Short task: Your task is to copy the material exactly.

Source data:
* BEGIN *
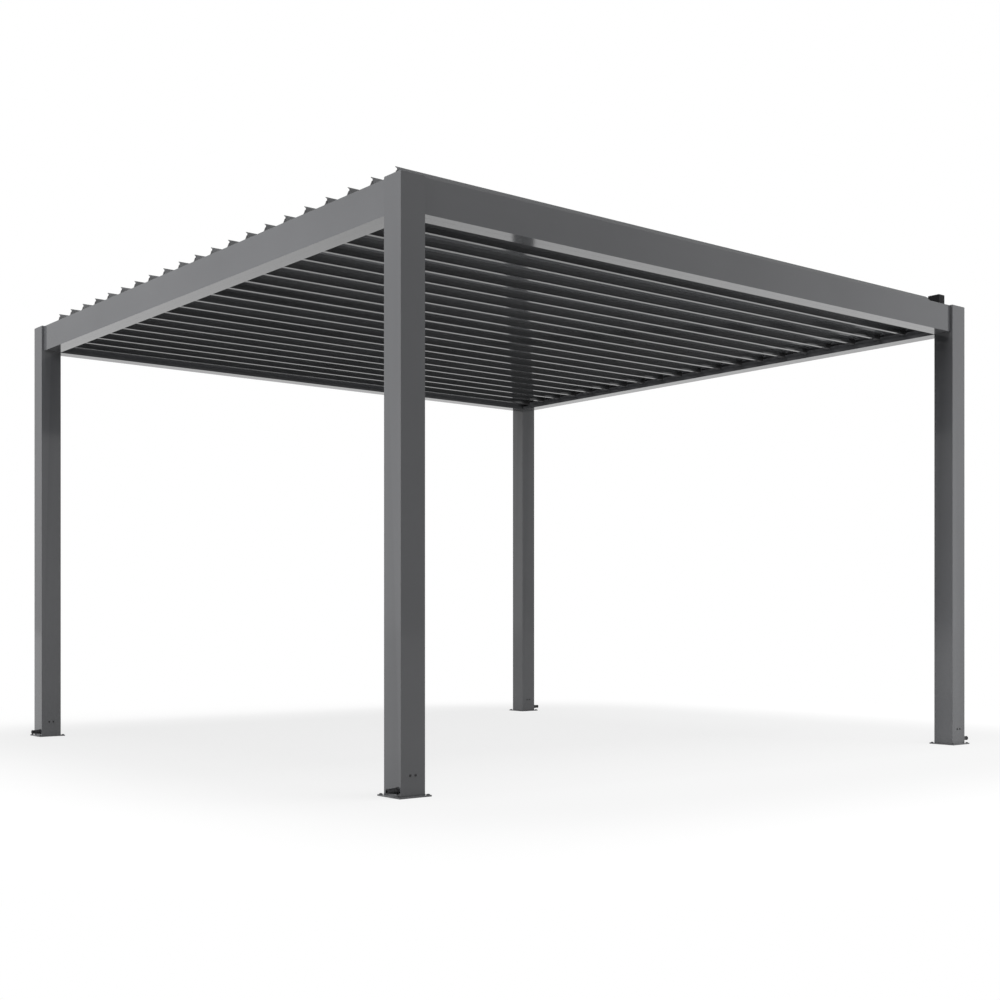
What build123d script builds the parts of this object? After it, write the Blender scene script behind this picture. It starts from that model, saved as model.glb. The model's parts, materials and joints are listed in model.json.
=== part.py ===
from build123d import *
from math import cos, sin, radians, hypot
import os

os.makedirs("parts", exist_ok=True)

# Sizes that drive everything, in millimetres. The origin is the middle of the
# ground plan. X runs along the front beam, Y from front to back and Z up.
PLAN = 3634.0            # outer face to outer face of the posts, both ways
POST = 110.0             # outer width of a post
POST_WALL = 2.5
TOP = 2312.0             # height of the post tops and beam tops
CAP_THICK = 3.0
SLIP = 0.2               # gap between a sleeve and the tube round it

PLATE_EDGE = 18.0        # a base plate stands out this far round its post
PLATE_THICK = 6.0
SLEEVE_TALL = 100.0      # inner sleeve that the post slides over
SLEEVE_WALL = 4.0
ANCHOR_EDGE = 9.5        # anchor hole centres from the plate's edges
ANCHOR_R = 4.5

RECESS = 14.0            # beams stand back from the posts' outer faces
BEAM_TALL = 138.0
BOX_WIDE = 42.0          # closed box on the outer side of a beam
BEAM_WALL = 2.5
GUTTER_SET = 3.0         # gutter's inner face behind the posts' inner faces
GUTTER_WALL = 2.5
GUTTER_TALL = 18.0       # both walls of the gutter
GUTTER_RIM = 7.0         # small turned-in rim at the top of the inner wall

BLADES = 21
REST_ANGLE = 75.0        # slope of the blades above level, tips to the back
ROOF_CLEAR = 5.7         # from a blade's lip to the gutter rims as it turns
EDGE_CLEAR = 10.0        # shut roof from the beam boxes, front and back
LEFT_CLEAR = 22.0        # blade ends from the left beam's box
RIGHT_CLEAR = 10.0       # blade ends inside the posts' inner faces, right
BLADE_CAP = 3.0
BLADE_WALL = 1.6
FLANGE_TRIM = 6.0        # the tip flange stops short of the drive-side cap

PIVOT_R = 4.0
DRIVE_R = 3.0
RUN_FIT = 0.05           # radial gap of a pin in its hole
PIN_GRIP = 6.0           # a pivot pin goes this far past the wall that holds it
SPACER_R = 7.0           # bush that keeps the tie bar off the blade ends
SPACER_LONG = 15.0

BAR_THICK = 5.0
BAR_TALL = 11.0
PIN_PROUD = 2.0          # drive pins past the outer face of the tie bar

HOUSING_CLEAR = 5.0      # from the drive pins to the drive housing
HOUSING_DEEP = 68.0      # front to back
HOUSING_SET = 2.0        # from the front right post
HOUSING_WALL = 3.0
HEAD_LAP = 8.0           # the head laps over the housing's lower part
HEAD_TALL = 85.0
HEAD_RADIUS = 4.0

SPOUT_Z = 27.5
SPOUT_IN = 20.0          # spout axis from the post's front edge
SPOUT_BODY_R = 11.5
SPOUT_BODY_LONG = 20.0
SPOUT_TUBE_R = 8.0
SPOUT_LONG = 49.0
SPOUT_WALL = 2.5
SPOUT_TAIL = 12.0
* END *
Output of the task:
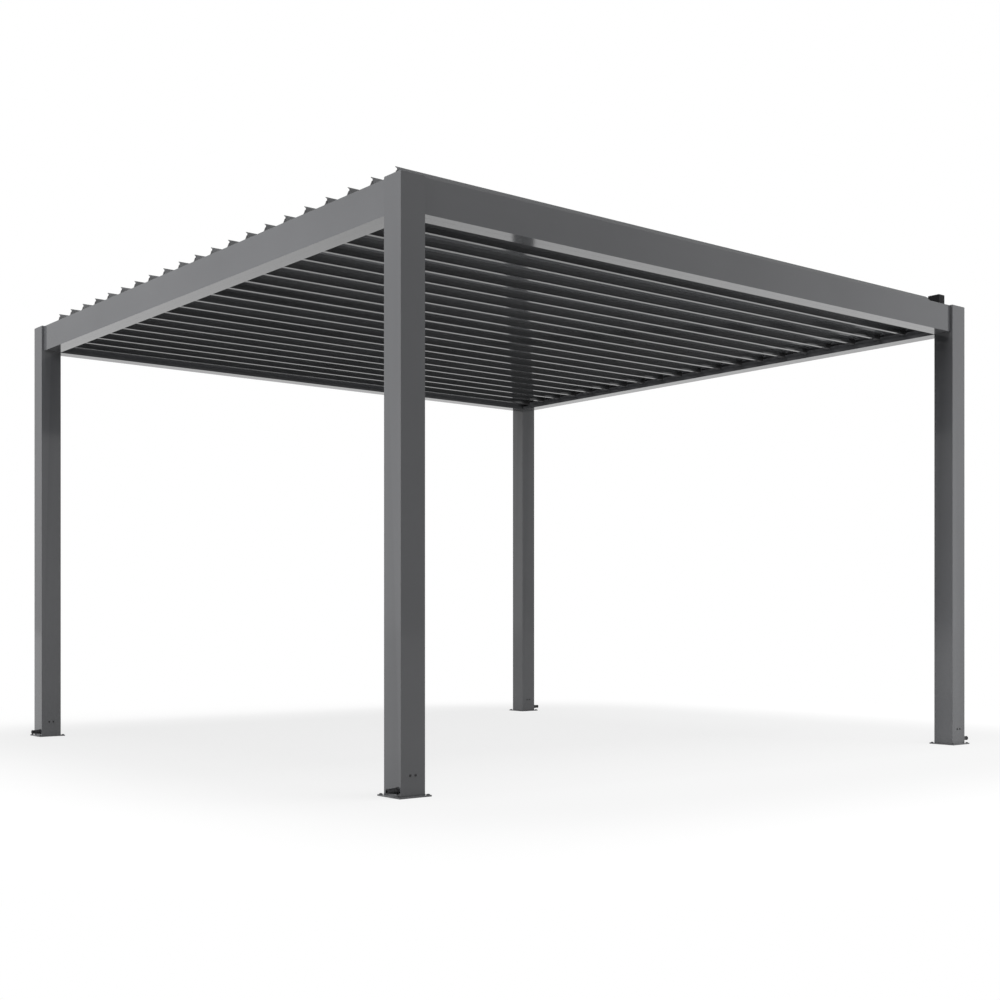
What build123d script builds the parts of this object? After it, write the Blender scene script behind this picture. It starts from that model, saved as model.glb. The model's parts, materials and joints are listed in model.json.
=== part.py ===
from build123d import *
from math import cos, sin, radians, hypot
import os

os.makedirs("parts", exist_ok=True)

# Sizes that drive everything, in millimetres. The origin is the middle of the
# ground plan. X runs along the front beam, Y from front to back and Z up.
PLAN = 3634.0            # outer face to outer face of the posts, both ways
POST = 110.0             # outer width of a post
POST_WALL = 2.5
TOP = 2312.0             # height of the post tops and beam tops
CAP_THICK = 3.0
SLIP = 0.2               # gap between a sleeve and the tube round it

PLATE_EDGE = 18.0        # a base plate stands out this far round its post
PLATE_THICK = 6.0
SLEEVE_TALL = 100.0      # inner sleeve that the post slides over
SLEEVE_WALL = 4.0
ANCHOR_EDGE = 9.5        # anchor hole centres from the plate's edges
ANCHOR_R = 4.5

RECESS = 14.0            # beams stand back from the posts' outer faces
BEAM_TALL = 138.0
BOX_WIDE = 42.0          # closed box on the outer side of a beam
BEAM_WALL = 2.5
GUTTER_SET = 3.0         # gutter's inner face behind the posts' inner faces
GUTTER_WALL = 2.5
GUTTER_TALL = 18.0       # both walls of the gutter
GUTTER_RIM = 7.0         # small turned-in rim at the top of the inner wall

BLADES = 21
REST_ANGLE = 75.0        # slope of the blades above level, tips to the back
ROOF_CLEAR = 5.7         # from a blade's lip to the gutter rims as it turns
EDGE_CLEAR = 10.0        # shut roof from the beam boxes, front and back
LEFT_CLEAR = 22.0        # blade ends from the left beam's box
RIGHT_CLEAR = 10.0       # blade ends inside the posts' inner faces, right
BLADE_CAP = 3.0
BLADE_WALL = 1.6
FLANGE_TRIM = 6.0        # the tip flange stops short of the drive-side cap

PIVOT_R = 4.0
DRIVE_R = 3.0
RUN_FIT = 0.05           # radial gap of a pin in its hole
PIN_GRIP = 6.0           # a pivot pin goes this far past the wall that holds it
SPACER_R = 7.0           # bush that keeps the tie bar off the blade ends
SPACER_LONG = 15.0

BAR_THICK = 5.0
BAR_TALL = 11.0
PIN_PROUD = 2.0          # drive pins past the outer face of the tie bar

HOUSING_CLEAR = 5.0      # from the drive pins to the drive housing
HOUSING_DEEP = 68.0      # front to back
HOUSING_SET = 2.0        # from the front right post
HOUSING_WALL = 3.0
HEAD_LAP = 8.0           # the head laps over the housing's lower part
HEAD_TALL = 85.0
HEAD_RADIUS = 4.0

SPOUT_Z = 27.5
SPOUT_IN = 20.0          # spout axis from the post's front edge
SPOUT_BODY_R = 11.5
SPOUT_BODY_LONG = 20.0
SPOUT_TUBE_R = 8.0
SPOUT_LONG = 49.0
SPOUT_WALL = 2.5
SPOUT_TAIL = 12.0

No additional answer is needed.